インド映画傑作選

<インド映画の奇跡〜グル・ダット>


PYAASA
1957年/インド/35mm/B&W/スタンダード/145分
製作・監督:グル・ダット
脚本:アブラール・アルヴィー/撮影:V.K.ムールティ/音楽:S.D.バルマン
出演:グル・ダット、ワヒーダー・ラフマーン、マーラー・シンハ―




STORY

詩人のヴィジャイは、詩集を出して欲しいと出版社に出向くが、「失業や飢えの詩を誰が読むものか」と相手にされない不遇な日々を送っていた。
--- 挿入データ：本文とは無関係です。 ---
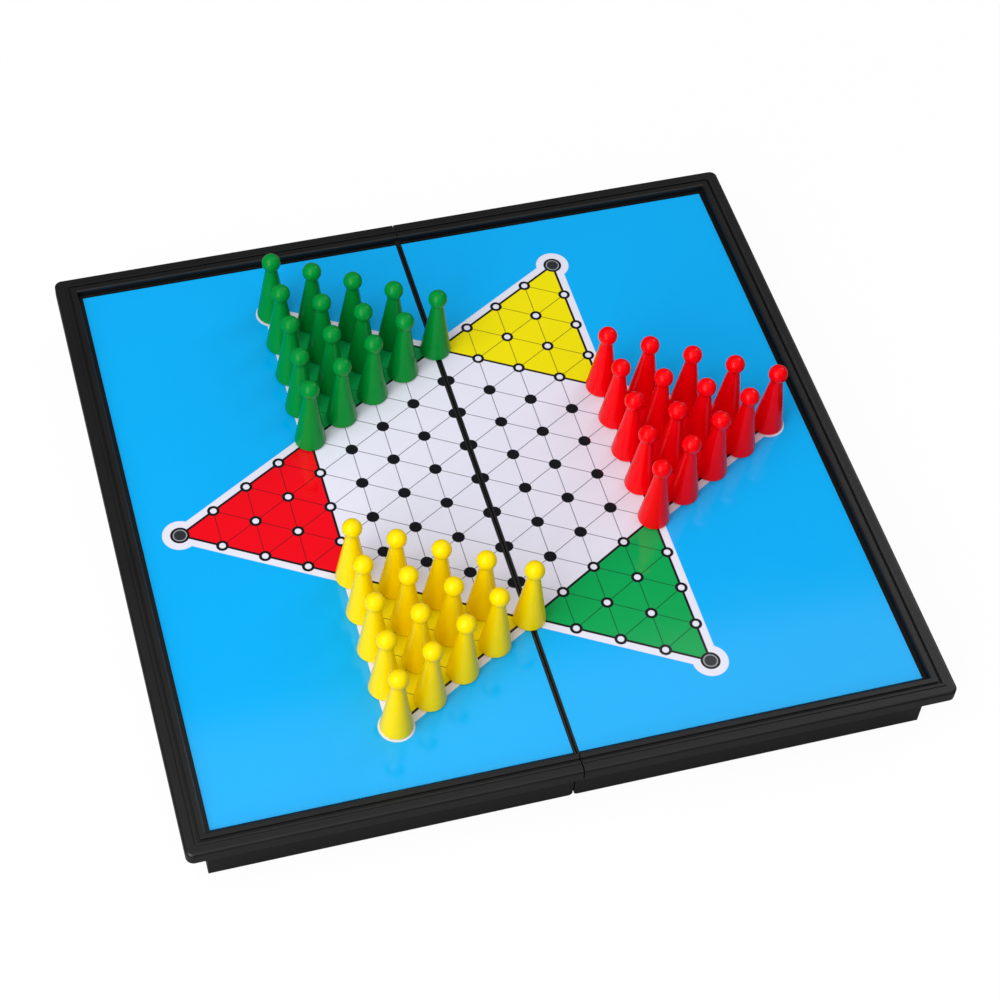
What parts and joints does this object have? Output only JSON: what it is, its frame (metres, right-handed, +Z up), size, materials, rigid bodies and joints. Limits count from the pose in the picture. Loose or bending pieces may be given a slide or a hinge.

唯一彼の詩を理解するのは、娼婦のグラ―ブだけだった。そんな彼女をよそに、金持ちの娘と恋におち甘い夢を見るが、貧しい失業者と結婚はできないと言われ彼女は他の男と結婚してしまう。失意と絶望の中、ヴィジャイは死んだという噂が流れ、物語は思わぬ方向に動きだす。

COMMENT
年間製作本数800本以上というのに、インド映画を観たことがない。『ムトゥ踊るマハラジャ』の予告編を観てぶっとんだくらいで、いきなりインド映画伝説の監督、グル・ダットだ。作品は、詩人のヴィジャイ(グル・ダット)の俗世間との葛藤を描き悲壮感が漂うが、グル・ダット映画の女神といわれるワヒーダー・ラフマーン(グラーブ役)の登場シーンはもちろん、ヴィジャイの嘆きさえも、甘美な言葉と歌の魅力に溢れている。インド映画の奥深さ、実感です。

講演
上映前に、映画評論家の佐藤忠男氏による講演があります。
佐藤忠男(映画評論家)1930年生まれ。新潟出身。「映画評論」「思想の科学」の編集長を務め、62年以降はフリーの映画評論家として活動。73年から個人雑誌「映画史研究」を編集する。その領域は映画評論から芸能、演劇、教育と幅広い分野にまたがる。96年より日本映画学校学校長。